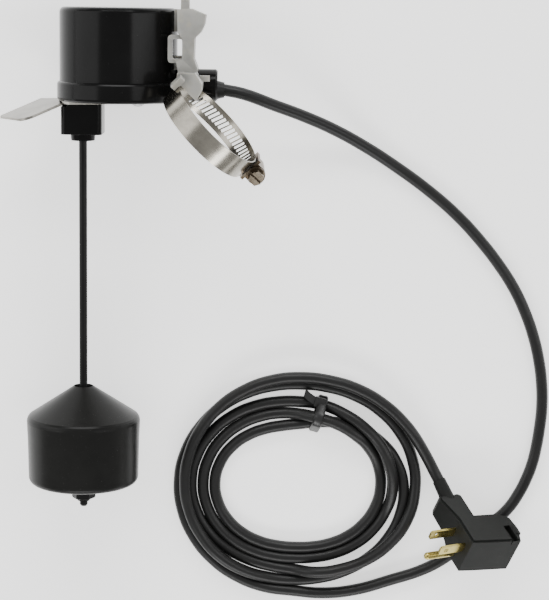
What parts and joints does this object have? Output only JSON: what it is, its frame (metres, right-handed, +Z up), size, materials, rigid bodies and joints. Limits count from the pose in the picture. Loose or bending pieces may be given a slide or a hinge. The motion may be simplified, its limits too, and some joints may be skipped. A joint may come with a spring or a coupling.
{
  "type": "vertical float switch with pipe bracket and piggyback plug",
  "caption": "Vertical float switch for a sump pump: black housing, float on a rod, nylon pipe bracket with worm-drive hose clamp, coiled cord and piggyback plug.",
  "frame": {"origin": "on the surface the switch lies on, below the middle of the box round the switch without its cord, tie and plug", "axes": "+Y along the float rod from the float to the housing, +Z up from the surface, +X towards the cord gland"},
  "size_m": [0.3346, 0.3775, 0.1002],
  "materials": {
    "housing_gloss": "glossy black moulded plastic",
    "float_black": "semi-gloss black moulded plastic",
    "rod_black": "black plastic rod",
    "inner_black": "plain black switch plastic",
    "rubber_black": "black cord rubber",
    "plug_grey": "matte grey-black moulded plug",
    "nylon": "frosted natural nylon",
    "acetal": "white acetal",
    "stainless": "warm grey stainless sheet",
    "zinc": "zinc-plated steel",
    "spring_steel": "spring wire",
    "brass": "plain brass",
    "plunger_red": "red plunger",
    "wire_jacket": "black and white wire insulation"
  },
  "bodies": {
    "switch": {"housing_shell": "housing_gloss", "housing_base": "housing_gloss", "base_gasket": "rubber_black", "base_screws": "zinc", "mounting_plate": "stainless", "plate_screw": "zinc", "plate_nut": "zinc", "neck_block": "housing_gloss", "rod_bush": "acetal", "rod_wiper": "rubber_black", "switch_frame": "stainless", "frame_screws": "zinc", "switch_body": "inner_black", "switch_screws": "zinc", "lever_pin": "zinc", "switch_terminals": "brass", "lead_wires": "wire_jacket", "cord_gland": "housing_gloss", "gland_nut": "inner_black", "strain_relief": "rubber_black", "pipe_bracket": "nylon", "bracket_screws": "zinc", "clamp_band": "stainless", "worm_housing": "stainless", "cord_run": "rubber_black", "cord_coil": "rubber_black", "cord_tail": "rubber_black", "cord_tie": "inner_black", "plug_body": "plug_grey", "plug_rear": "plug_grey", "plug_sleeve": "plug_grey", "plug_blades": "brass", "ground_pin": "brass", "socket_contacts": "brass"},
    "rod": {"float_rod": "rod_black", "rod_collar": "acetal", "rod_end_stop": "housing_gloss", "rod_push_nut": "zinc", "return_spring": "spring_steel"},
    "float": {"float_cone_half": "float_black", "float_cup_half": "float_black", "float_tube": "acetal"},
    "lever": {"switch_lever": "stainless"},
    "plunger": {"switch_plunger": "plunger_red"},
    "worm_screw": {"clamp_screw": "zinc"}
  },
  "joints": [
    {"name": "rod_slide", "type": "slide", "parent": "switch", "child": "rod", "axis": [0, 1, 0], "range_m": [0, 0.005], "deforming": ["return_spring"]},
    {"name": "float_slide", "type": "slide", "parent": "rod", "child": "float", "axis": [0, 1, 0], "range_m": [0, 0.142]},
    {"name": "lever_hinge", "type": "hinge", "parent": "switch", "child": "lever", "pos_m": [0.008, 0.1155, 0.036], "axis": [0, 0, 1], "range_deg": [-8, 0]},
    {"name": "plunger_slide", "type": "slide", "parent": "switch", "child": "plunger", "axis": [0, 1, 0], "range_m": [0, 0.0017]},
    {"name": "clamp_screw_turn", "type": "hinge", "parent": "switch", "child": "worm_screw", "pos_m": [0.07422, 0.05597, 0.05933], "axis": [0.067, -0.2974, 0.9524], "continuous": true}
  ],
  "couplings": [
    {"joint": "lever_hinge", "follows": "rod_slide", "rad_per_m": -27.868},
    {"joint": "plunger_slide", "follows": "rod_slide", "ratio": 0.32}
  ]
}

> WHAT IS ASKED: Extract lines where the string "joints" occurs.

> TASK OUTPUT:
What parts and joints does this object have? Output only JSON: what it is, its frame (metres, right-handed, +Z up), size, materials, rigid bodies and joints. Limits count from the pose in the picture. Loose or bending pieces may be given a slide or a hinge. The motion may be simplified, its limits too, and some joints may be skipped. A joint may come with a spring or a coupling.
  "joints": [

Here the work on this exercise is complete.